Metamath Proof Explorer

Theorem ssdifidl

Description: Let R be a ring, and let I be an ideal of R disjoint with a set S . Then there exists an ideal i , maximal among the set P of ideals containing I and disjoint with S . (Contributed by Thierry Arnoux, 3-Jun-2025)

Ref Expression
Hypotheses ssdifidl.1 
|- B = ( Base ` R )
ssdifidl.2 
|- ( ph -> R e. Ring )
ssdifidl.3 
|- ( ph -> I e. ( LIdeal ` R ) )
ssdifidl.4 
|- ( ph -> S C_ B )
ssdifidl.5 
|- ( ph -> ( S i^i I ) = (/) )
ssdifidl.6 
|- P = { p e. ( LIdeal ` R ) | ( ( S i^i p ) = (/) /\ I C_ p ) }
Assertion ssdifidl 
|- ( ph -> E. i e. P A. j e. P -. i C. j )

Proof

Step Hyp Ref Expression
1 ssdifidl.1 
 |-  B = ( Base ` R )
2 ssdifidl.2 
 |-  ( ph -> R e. Ring )
3 ssdifidl.3 
 |-  ( ph -> I e. ( LIdeal ` R ) )
4 ssdifidl.4 
 |-  ( ph -> S C_ B )
5 ssdifidl.5 
 |-  ( ph -> ( S i^i I ) = (/) )
6 ssdifidl.6 
 |-  P = { p e. ( LIdeal ` R ) | ( ( S i^i p ) = (/) /\ I C_ p ) }
7 ineq2 
 |-  ( p = I -> ( S i^i p ) = ( S i^i I ) )
8 7 eqeq1d 
 |-  ( p = I -> ( ( S i^i p ) = (/) <-> ( S i^i I ) = (/) ) )
9 sseq2 
 |-  ( p = I -> ( I C_ p <-> I C_ I ) )
10 8 9 anbi12d 
 |-  ( p = I -> ( ( ( S i^i p ) = (/) /\ I C_ p ) <-> ( ( S i^i I ) = (/) /\ I C_ I ) ) )
11 ssidd 
 |-  ( ph -> I C_ I )
12 5 11 jca 
 |-  ( ph -> ( ( S i^i I ) = (/) /\ I C_ I ) )
13 10 3 12 elrabd 
 |-  ( ph -> I e. { p e. ( LIdeal ` R ) | ( ( S i^i p ) = (/) /\ I C_ p ) } )
14 13 6 eleqtrrdi 
 |-  ( ph -> I e.
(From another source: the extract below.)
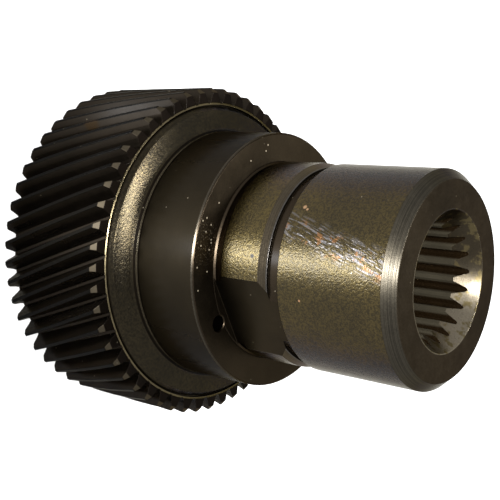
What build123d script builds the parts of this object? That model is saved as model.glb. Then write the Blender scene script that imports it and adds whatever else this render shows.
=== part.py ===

P )
15 14 ne0d 
 |-  ( ph -> P =/= (/) )
16 2 adantr 
 |-  ( ( ph /\ ( z C_ P /\ z =/= (/) /\ [C.] Or z ) ) -> R e. Ring )
17 3 adantr 
 |-  ( ( ph /\ ( z C_ P /\ z =/= (/) /\ [C.] Or z ) ) -> I e. ( LIdeal ` R ) )
18 4 adantr 
 |-  ( ( ph /\ ( z C_ P /\ z =/= (/) /\ [C.] Or z ) ) -> S C_ B )
19 5 adantr 
 |-  ( ( ph /\ ( z C_ P /\ z =/= (/) /\ [C.] Or z ) ) -> ( S i^i I ) = (/) )
20 simpr1 
 |-  ( ( ph /\ ( z C_ P /\ z =/= (/) /\ [C.] Or z ) ) -> z C_ P )
21 simpr2 
 |-  ( ( ph /\ ( z C_ P /\ z =/= (/) /\ [C.] Or z ) ) -> z =/= (/) )
22 simpr3 
 |-  ( ( ph /\ ( z C_ P /\ z =/= (/) /\ [C.] Or z ) ) -> [C.] Or z )
23 1 16 17 18 19 6 20 21 22 ssdifidllem 
 |-  ( ( ph /\ ( z C_ P /\ z =/= (/) /\ [C.] Or z ) ) -> U. z e. P )
24 23 ex 
 |-  ( ph -> ( ( z C_ P /\ z =/= (/) /\ [C.] Or z ) -> U. z e. P ) )
25 24 alrimiv 
 |-  ( ph -> A. z ( ( z C_ P /\ z =/= (/) /\ [C.] Or z ) -> U. z e. P ) )
26 fvex 
 |-  ( LIdeal ` R ) e. _V
27 6 26 rabex2 
 |-  P e. _V
28 27 zornn0 
 |-  ( ( P =/= (/) /\ A. z ( ( z C_ P /\ z =/= (/) /\ [C.] Or z ) -> U. z e. P ) ) -> E. i e. P A. j e. P -. i C. j )
29 15 25 28 syl2anc 
 |-  ( ph -> E. i e. P A. j e. P -. i C. j )